A line, either imaginary or marked, from which people shoot their firearms down range.

Caliber

The diameter of the bore of a firearm measured as a fraction of an inch. Although such a measurement may be frequently stated in millimeters. It is correctly expressed as ".40 caliber" (note the decimal point) or as "10 millimeter" (without "caliber" or the leading decimal point). Caliber numbers when used to identify the size of the bullet a gun will file are usually followed by words or letters to create the complete name of the cartridge. These letters often represent a brand name or an abbreviation for the name of the company that first introduced the round.

Bolt Action

A type of firearm action in which the guns's bolt is operated manually by the opening and closing of the breech (barrel) with a small handle.
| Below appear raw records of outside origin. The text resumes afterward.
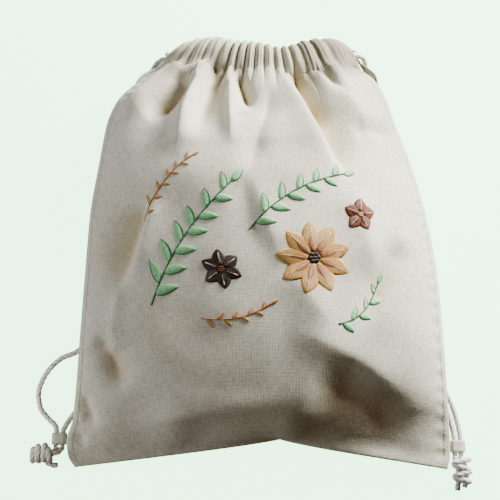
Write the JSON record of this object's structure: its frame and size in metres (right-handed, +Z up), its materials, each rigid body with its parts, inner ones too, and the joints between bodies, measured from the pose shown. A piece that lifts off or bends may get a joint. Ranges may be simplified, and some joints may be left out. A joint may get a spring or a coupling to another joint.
{
  "type": "drawstring bread bag",
  "caption": "Filled drawstring bread bag of natural linen cloth lying on its back, with a gathered mouth, knotted rope cords and corner tabs.",
  "frame": {"origin": "middle of the bag's outline without its cords, on the surface it lies on", "axes": "+Y from the bottom seam towards the gathered mouth, +X to the right as one looks down on the front, +Z up from the back panel to the front panel"},
  "size_m": [0.428, 0.456, 0.1114],
  "materials": {
    "natural_linen": "matte",
    "cotton_tape": "matte",
    "cotton_rope": "matte"
  },
  "bodies": {
    "root": {"front_panel": "natural_linen", "back_panel": "natural_linen", "tab_left": "cotton_tape", "tab_right": "cotton_tape", "cord_left": "cotton_rope", "cord_right": "cotton_rope", "knot_left": "cotton_rope", "knot_right": "cotton_rope"}
  },
  "joints": []
}
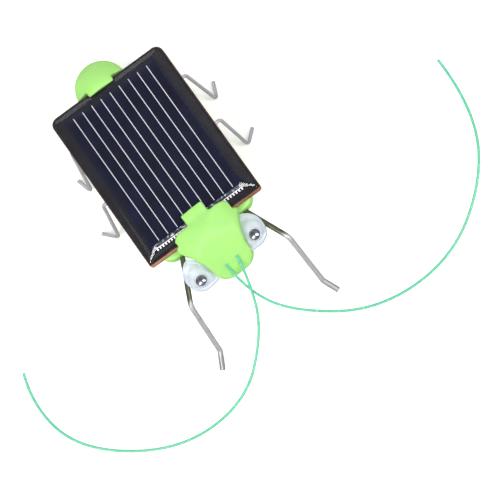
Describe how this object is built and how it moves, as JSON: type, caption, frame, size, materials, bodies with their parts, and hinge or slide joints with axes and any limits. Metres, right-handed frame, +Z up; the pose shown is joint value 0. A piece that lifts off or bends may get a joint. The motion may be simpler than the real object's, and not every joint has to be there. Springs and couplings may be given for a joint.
{
  "type": "solar vibration insect",
  "caption": "Small solar walking insect toy: a potted solar panel drives a motor with an eccentric weight, which shakes the body forward on bent wire legs.",
  "frame": {"origin": "on the ground, midway between the front feet and the tail and on the centre plane, antennae left out", "axes": "+Z up; +Y towards the tail, so the head faces -Y; +X towards the insect's left"},
  "size_m": [0.1203, 0.0817, 0.0183],
  "materials": {
    "green_plastic": "semi-gloss lime green moulded plastic",
    "clear_plastic": "clear moulded plastic with a faint blue cast",
    "black_plastic": "polished black bead",
    "laminate": "brown resin board",
    "pad_copper": "bare copper",
    "solder": "bright solder",
    "mask_lacquer": "black lacquer",
    "silicon": "blue-black silicon",
    "cell_silver": "thin silver print and tinned ribbon",
    "clear_epoxy": "clear glossy potting resin",
    "leg_wire": "drawn steel wire",
    "motor_steel": "nickel-plated steel can",
    "bearing_bronze": "sintered bronze",
    "magnet": "nickel-coated magnet",
    "cap_plastic": "off-white moulded plastic",
    "terminal_brass": "tinned brass strip",
    "shaft_steel": "ground steel",
    "coil_copper": "enamelled copper winding",
    "weight_metal": "sintered heavy metal",
    "lead_red": "red insulation",
    "lead_black": "black insulation",
    "green_nylon": "translucent mint green nylon line"
  },
  "bodies": {
    "body": {"chassis": "green_plastic", "head_cover": "green_plastic", "eye_lens_left": "clear_plastic", "eye_lens_right": "clear_plastic", "eye_pupil_left": "black_plastic", "eye_pupil_right": "black_plastic", "panel_board": "laminate", "terminal_pads": "pad_copper", "panel_solder": "solder", "solar_cells": "silicon", "seam_ribbons": "cell_silver", "collector_strip": "cell_silver", "contact_comb": "cell_silver", "board_mask": "mask_lacquer", "tail_cap": "green_plastic", "epoxy_dome": "clear_epoxy", "leg_front_left": "leg_wire", "leg_front_right": "leg_wire", "leg_middle_left": "leg_wire", "leg_middle_right": "leg_wire", "leg_rear_left": "leg_wire", "leg_rear_right": "leg_wire", "motor_can": "motor_steel", "motor_bearing": "bearing_bronze", "motor_magnet": "magnet", "motor_end_cap": "cap_plastic", "motor_terminals": "terminal_brass", "motor_brushes": "terminal_brass", "lead_red": "lead_red", "lead_black": "lead_black", "antenna_left": "green_nylon", "antenna_right": "green_nylon"},
    "rotor": {"motor_shaft": "shaft_steel", "commutator": "pad_copper", "rotor_coil": "coil_copper", "eccentric_weight": "weight_metal"}
  },
  "joints": [
    {"name": "rotor_spin", "type": "hinge", "parent": "body", "child": "rotor", "pos_m": [0, 0.01023, 0.008], "axis": [0, 1, 0], "continuous": true}
  ]
}
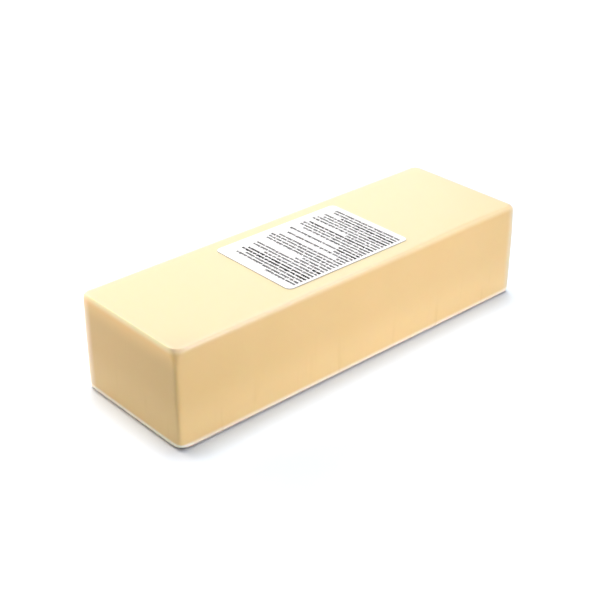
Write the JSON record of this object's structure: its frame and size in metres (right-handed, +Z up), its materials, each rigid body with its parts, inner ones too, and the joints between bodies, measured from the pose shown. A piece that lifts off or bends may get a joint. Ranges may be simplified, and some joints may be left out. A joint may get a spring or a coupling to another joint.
{
  "type": "mozzarella block",
  "caption": "Whole rectangular block of firm pale yellow pizza mozzarella with rounded edges and a plain paper label on its top face.",
  "frame": {"origin": "middle of the flat underside of the cheese", "axes": "+X along the block's length, +Y across its width, +Z up through the labelled top face"},
  "size_m": [0.2902, 0.0958, 0.0677],
  "materials": {
    "cheese": "pale yellow firm cheese, smooth and satin, slightly translucent",
    "label_paper": "white satin label paper with small grey printed bars"
  },
  "bodies": {
    "root": {"cheese_block": "cheese", "label": "label_paper"}
  },
  "joints": []
}
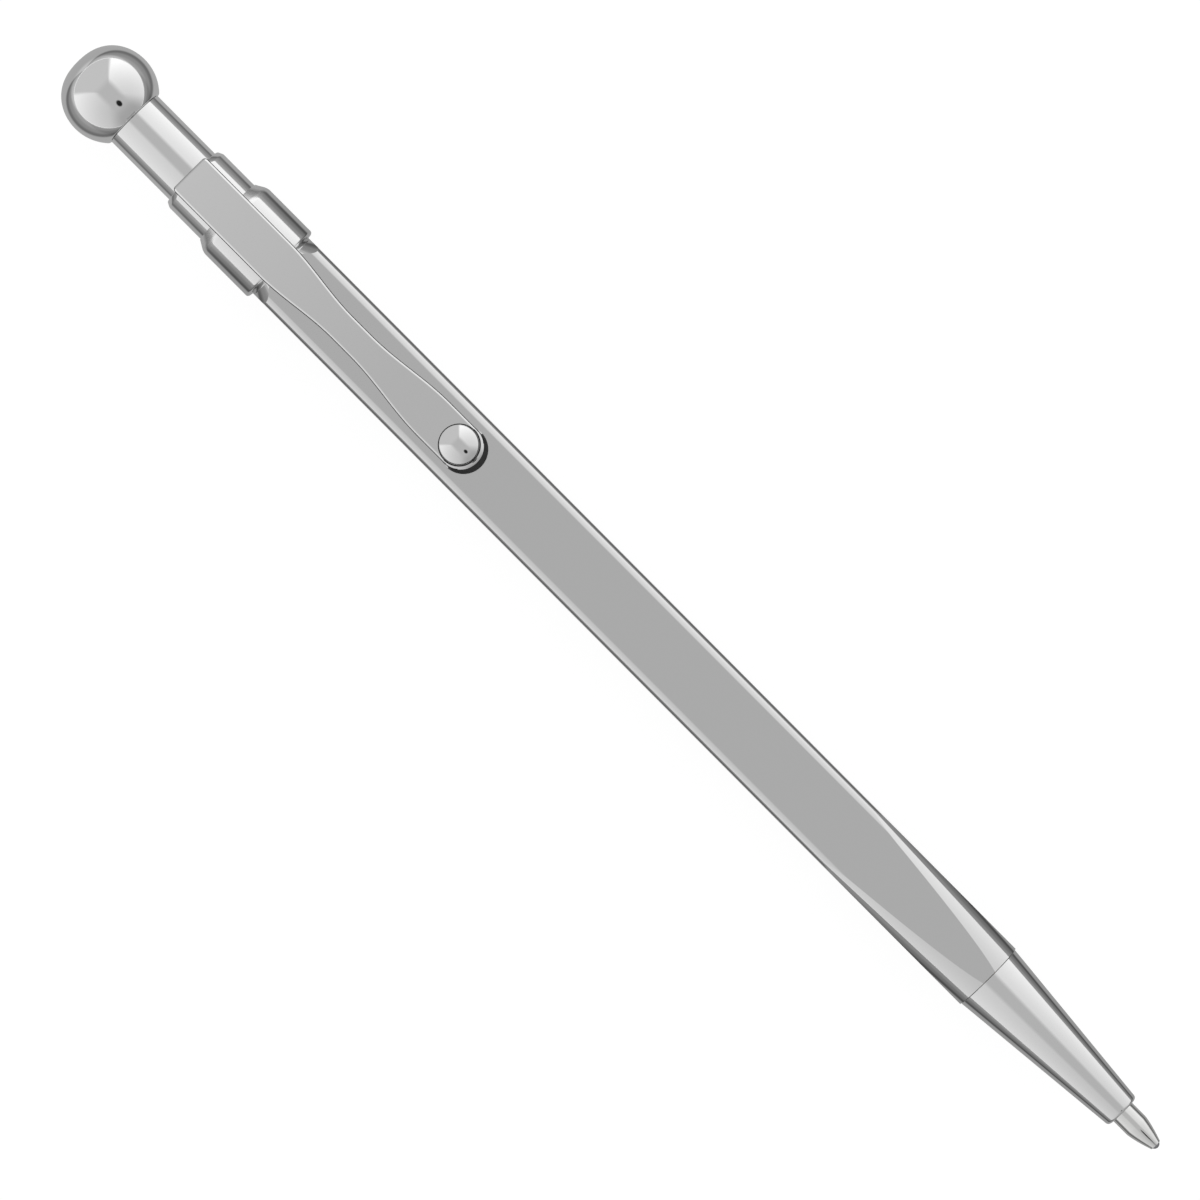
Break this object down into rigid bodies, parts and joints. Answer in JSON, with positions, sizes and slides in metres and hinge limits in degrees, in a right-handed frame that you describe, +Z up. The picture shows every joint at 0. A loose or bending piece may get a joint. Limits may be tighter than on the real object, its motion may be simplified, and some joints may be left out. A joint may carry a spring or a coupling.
{
  "type": "pocket ballpoint pen",
  "caption": "Slim all-metal click ballpoint pen: ball knob, rounded square barrel fading to round, waisted clip with a ball in its end, screwed nose cone and slim refill.",
  "frame": {"origin": "on the ground plane, below the middle of the pen's length, with the pen lying level and its clip up", "axes": "+X along the pen's axis from the ball knob to the tip, +Z up through the clip, +Y to the left when looking along +X"},
  "size_m": [0.137, 0.0088, 0.01],
  "materials": {
    "polished_metal": "mirror polished, plain",
    "brass": "turned",
    "spring_steel": "drawn wire",
    "nib_metal": "turned and polished",
    "carbide": "ground ball",
    "white_plastic": "moulded",
    "black_plastic": "moulded",
    "tube_plastic": "extruded tube",
    "ink": "ink paste, as a solid rod"
  },
  "bodies": {
    "case": {"barrel": "polished_metal", "head_bush": "polished_metal", "clip_band": "polished_metal", "guide_sleeve": "white_plastic", "front_bush": "brass"},
    "plunger": {"knob": "polished_metal", "knob_stud": "brass", "plunger_stem": "polished_metal", "thrust_cam": "white_plastic"},
    "refill": {"refill_end_plug": "white_plastic", "refill_tube": "tube_plastic", "ink_column": "ink", "tip_plug": "white_plastic", "nib": "nib_metal"},
    "rotor": {"rotor_cam": "black_plastic"},
    "ball": {"writing_ball": "carbide"},
    "nose_travel": {"return_spring": "spring_steel"},
    "nose": {"nose_cone": "polished_metal", "nose_insert": "brass"},
    "clip": {"clip": "polished_metal", "clip_ball": "polished_metal"}
  },
  "joints": [
    {"name": "knob_press", "type": "slide", "parent": "case", "child": "plunger", "axis": [1, 0, 0], "range_m": [-0.0054, 0.001], "stiffness_N_per_m": 200},
    {"name": "refill_slide", "type": "slide", "parent": "case", "child": "refill", "axis": [1, 0, 0], "range_m": [-0.0054, 0.001]},
    {"name": "rotor_turn", "type": "hinge", "parent": "refill", "child": "rotor", "pos_m": [-0.03562, 0, 0.0044], "axis": [1, 0, 0], "continuous": true},
    {"name": "writing_ball_roll", "type": "hinge", "parent": "refill", "child": "ball", "pos_m": [0.06808, 0, 0.0044], "axis": [0, 1, 0], "continuous": true},
    {"name": "nose_travel", "type": "slide", "parent": "case", "child": "nose_travel", "axis": [1, 0, 0], "range_m": [0, 0.00375], "deforming": ["return_spring"]},
    {"name": "nose_turn", "type": "hinge", "parent": "nose_travel", "child": "nose", "pos_m": [0.0469, 0, 0.0044], "axis": [1, 0, 0], "range_deg": [0, 1800.01]},
    {"name": "clip_flex", "type": "hinge", "parent": "case", "child": "clip", "pos_m": [-0.05417, 0, 0.00785], "axis": [0, -1, 0], "range_deg": [0, 2.5], "stiffness_Nm_per_rad": 3}
  ],
  "couplings": [
    {"joint": "refill_slide", "follows": "knob_press", "ratio": 1},
    {"joint": "nose_turn", "follows": "nose_travel", "rad_per_m": 8377.6}
  ]
}
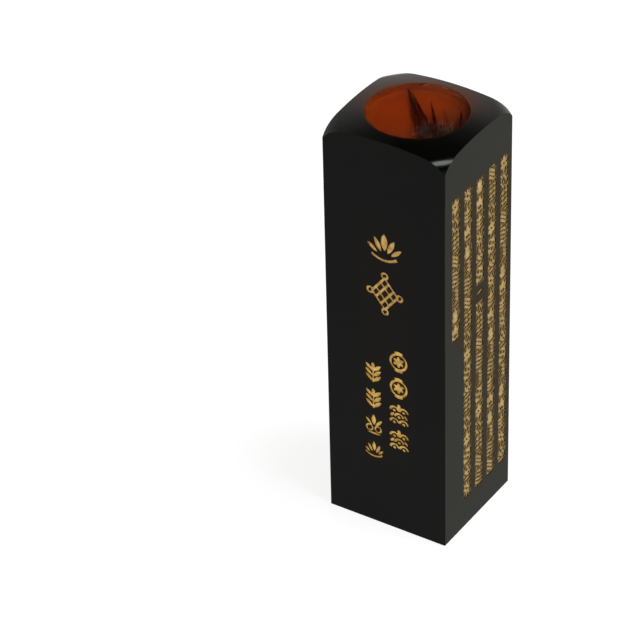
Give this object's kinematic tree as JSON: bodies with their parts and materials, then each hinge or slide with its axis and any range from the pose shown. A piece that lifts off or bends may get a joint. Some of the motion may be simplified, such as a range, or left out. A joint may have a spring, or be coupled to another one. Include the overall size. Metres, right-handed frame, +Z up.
{
  "type": "keepsake seal stick",
  "caption": "Square black seal stick with a domed top, hair sealed in clear resin over a vermilion lining, gold-filled engraved ornament on its sides and a carved foot.",
  "frame": {"origin": "centre of the flat foot", "axes": "+Z up along the stick, -Y out of the face with the two large emblems, +X to the right of that face"},
  "size_m": [0.018, 0.0168, 0.061],
  "materials": {
    "black_body": "satin polished black",
    "gold_fill": "matte gold paint in the grooves",
    "vermilion_lining": "matte vermilion paste",
    "clear_resin": "polished clear casting resin",
    "hair": "fine dark hair"
  },
  "bodies": {
    "root": {"gold_back_column_1": "gold_fill", "gold_back_column_2": "gold_fill", "gold_back_column_3": "gold_fill", "gold_back_column_4": "gold_fill", "gold_back_column_5": "gold_fill", "gold_far_side_column_1": "gold_fill", "gold_far_side_column_2": "gold_fill", "gold_far_side_column_3": "gold_fill", "gold_far_side_column_4": "gold_fill", "gold_far_side_column_5": "gold_fill", "gold_front_left_column": "gold_fill", "gold_front_right_column": "gold_fill", "gold_lower_emblem": "gold_fill", "gold_near_side_column_1": "gold_fill", "gold_near_side_column_2": "gold_fill", "gold_near_side_column_3": "gold_fill", "gold_near_side_column_4": "gold_fill", "gold_near_side_column_5": "gold_fill", "gold_upper_emblem": "gold_fill", "hair_lock_edge": "hair", "hair_lock_main": "hair", "hair_lock_middle": "hair", "hair_lock_thin": "hair", "resin_fill": "clear_resin", "seal_body": "black_body", "well_lining": "vermilion_lining"}
  },
  "joints": []
}
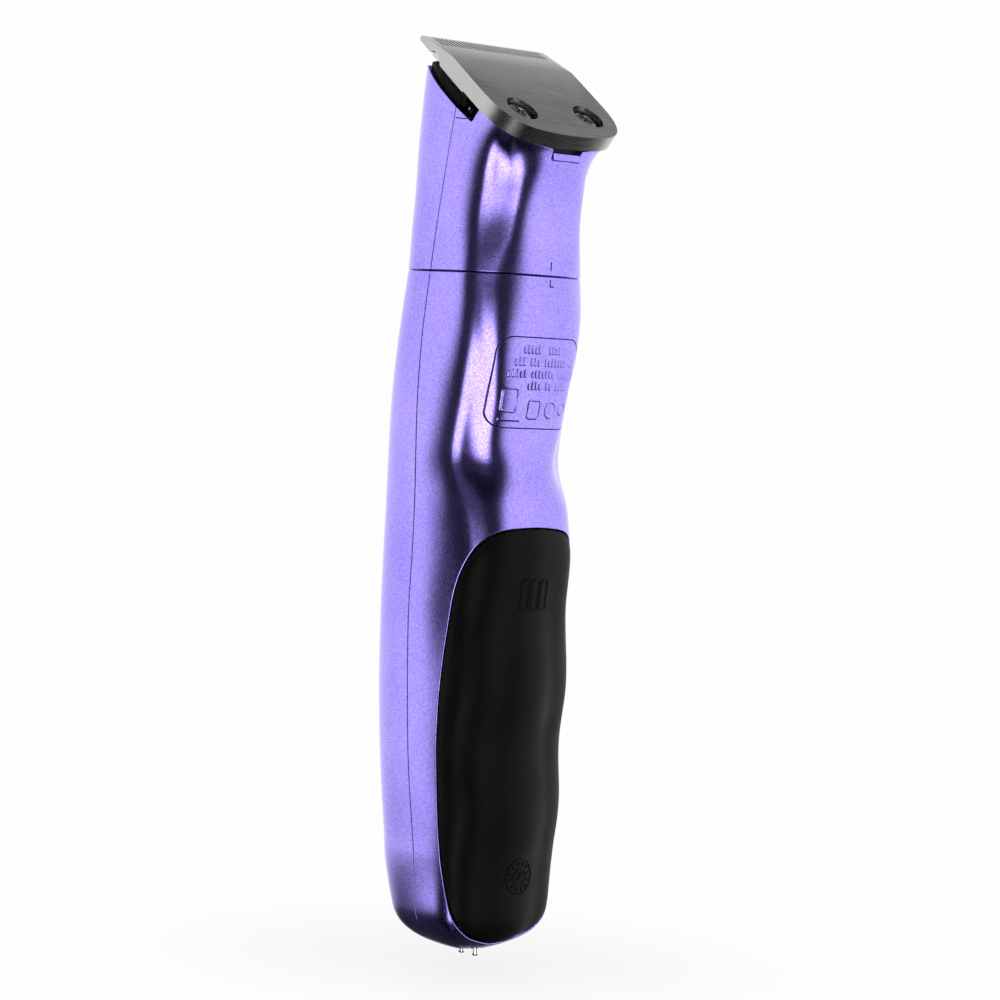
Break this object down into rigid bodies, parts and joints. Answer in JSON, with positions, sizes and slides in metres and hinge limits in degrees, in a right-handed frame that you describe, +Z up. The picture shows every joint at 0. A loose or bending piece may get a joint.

As the handle is operated, the bolt is unlocked, the breech is opened, the spent shell casing is withdrawn and ejected, the firing pin is cocked, and finally a new round/shell (if available) is placed into the breech and the bolt closed.

Printing

Is when the outline of the concealed handgun may be discerned through the outer clothing.

Isosceles Stance

There are two basic variants of the Isosceles stance, the Traditional Isosceles and Modern Isosceles stance. In both Isosceles stances, the feet parallel pointing toward the target and are roughly shoulder width apart. Both arms are stretched almost equally forward with the gun centered forward, creating the triangular shape which gives the stance its name.

Cartridge Trap

A compartment built into the buttstock of a long gun, usually with a hinged cover, in which are drilled holes deep enough to hold several spare cartridges of the type suitable for use in the specific gun.

M1911

The official US military designation for the Colt .45 semiautomatic pistol adopted by the US in 1911. The gun was designed by John Moses Browning, and produced by Colt. During trials, the Browning-Colt design beat out several competing designs, including one from Savage and a .45 caliber version of the German Parabellum ("Luger"). The M1911 saw its first combat in the Philippines and then in World War I. Early use showed that it could be improved and in 1921 the M1911A1 was introduced, which featured a few changes like a reocontoured frame, shorter trigger, and a rounded backstrap. The M1911A1 remained the standard US military handgun until it was replaced in the 1980's by the Beretta M9. However, it remains very popular with civilian shooters in the US, and has been modified extensively to update it to conform to more modern theories of handgun usage.

Zeroing

The act of setting up a telescopic or other sighting system so that the point of impact of a bullet matches the sights at a specified distance.

Throat

The beginning of the bore of a rifled firearm. The transition between the chamber and the rifling. The area most vulnerable to erosion from high velocity cartridges.

Cartridge Overall Length

This is the maximum overall length the cartridge can be (and is expected to be) in order to function properly in magazines and the mag well of a bolt action rifle.

Nipple

A small metal tube extending through the breech of a percussion firearm through which the flame passes from the percussion cap to fire the powder charge.